I won’t have to worry about it for the next week because she’s on break and then when she goes back, I’ll be there working. I’m just not a fan of secrets or things going on behind my back. I’ve put up with that type of shit my whole life and I have a serious problem with it when it comes to my kid. I’m sure he said that in hopes that she would tell me and he’d thrive off my reaction. He’s always done this kind of stuff and STILL DOESN’T GET IT BUT HE DOESN’T STOP! I understand that all of this is just a game for him but it’s reality for my daughter and I.
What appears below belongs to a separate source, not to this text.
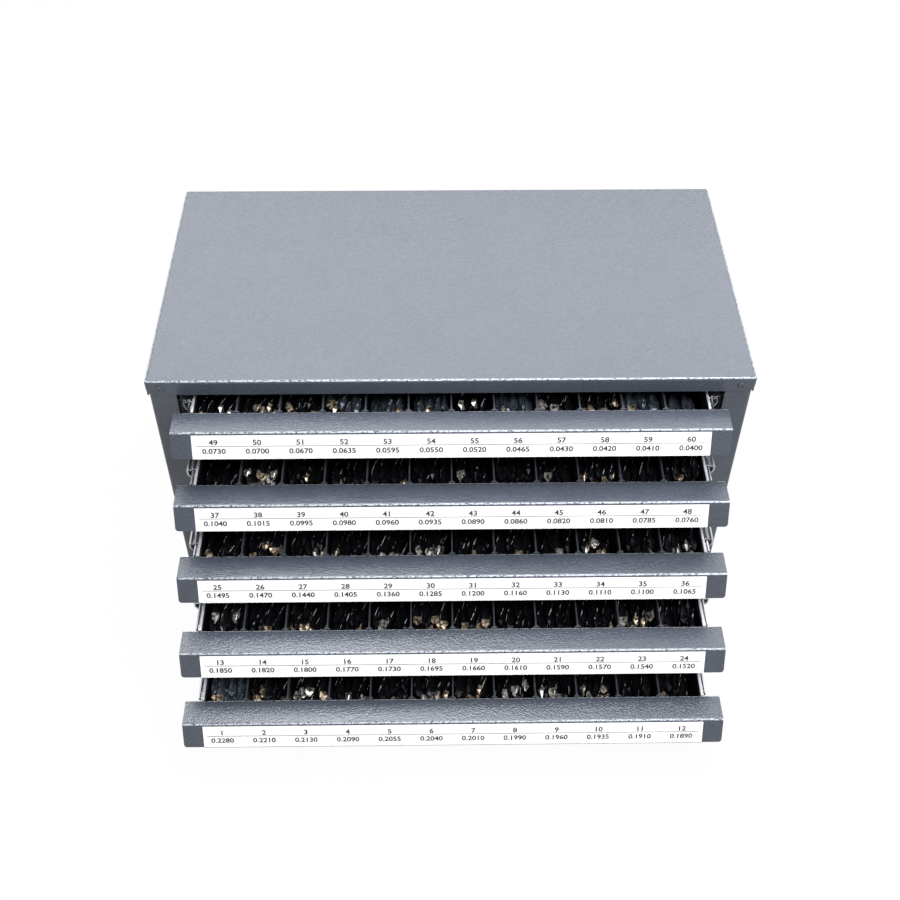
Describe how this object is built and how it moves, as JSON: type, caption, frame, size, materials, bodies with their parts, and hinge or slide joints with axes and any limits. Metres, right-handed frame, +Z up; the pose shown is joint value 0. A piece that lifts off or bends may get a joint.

We went to the turkey giveaway this morning. We waited about an hour and 15 minutes. My daughter starting crying because she needed to poop and there was no bathroom. I was super upset because I was really hoping that it would have gone faster than what it did. My daughter did super well and was able to hold it until we got to the gas station. I told her how sorry I was that there wasn’t someone to stay with her so I could go. It sucks that there’s never any help but I can’t change it.

My daughter told me that he took a picture with her and said he was working. Well I don’t know how that’s possible when he’s still messing with that girl and going to the bar almost every night. There’s no time for a job. I also don’t understand why we would feel the need to tell a 6 year old about him working or not. I just want to understand why you wanna keep putting your child through this shit. This popping in and out thing is really getting old. I honestly wish the guy would just die off. He doesn’t want to be a parent, he doesn’t care about supporting her financially and refuses to actually help with her.

Then we go over to my brother’s house last night where he’s sitting there talking about how the world is so hateful and nobody gets over anything. I told him that I’m just worried about working and taking care of my kid. I refuse to waste any more time worrying about a deadbeat that doesn’t care about anything but himself. He’s free. He’s off the hook. I just don’t understand why he feels the need to see his child for 5 minutes and then probably won’t try again for a few months. That’s how this has always been.

My brother is never supportive of how I move in this. I guarantee if I was chasing the guy around, begging him to be involved, and constantly being obnoxious with it he would ask why I don’t just leave him alone. There’s no winning with him either. He’s told me multiple times that we need to get to the point he’s at with his kid’s Mom. Okay well then why do you keep entertaining him or the idea of me having anything to do with him?! He just runs so hot and cold that it’s really pissing me off. I don’t care if people agree with my choices or not.

I don’t feel hateful at all. I’ve worked through that. I think after sitting in my hate for as long as I have, there’s nothing wrong with me just worrying about my daughter and working to support her. I think the best thing I can do is just focus on myself. The only thing I care about is moving forward, I’m not going to stay stuck on anything I can’t change. Sorry not sorry. It does bother me that no one wants to acknowledge that I’m in a really good place with everything. I don’t expect his involvement or for him to help financially and it’s like it’s STILL NOT ENOUGH! I seriously just wish everyone would not worry about it anymore and just let it flow. I am not worried about this person ever growing up or being the Dad my daughter needs. I have let go of so many expectations and I feel a lot happier because of it.

I’m in a really good head space with everything and I plan to stay there. I feel like people want me to focus more on the negative because as long as I do that, I stay stuck. They don’t want me to move forward because then there’s not much left to say. I think my brother likes that I haven’t had a real job because he’s able to sit there and kick me while I’m down.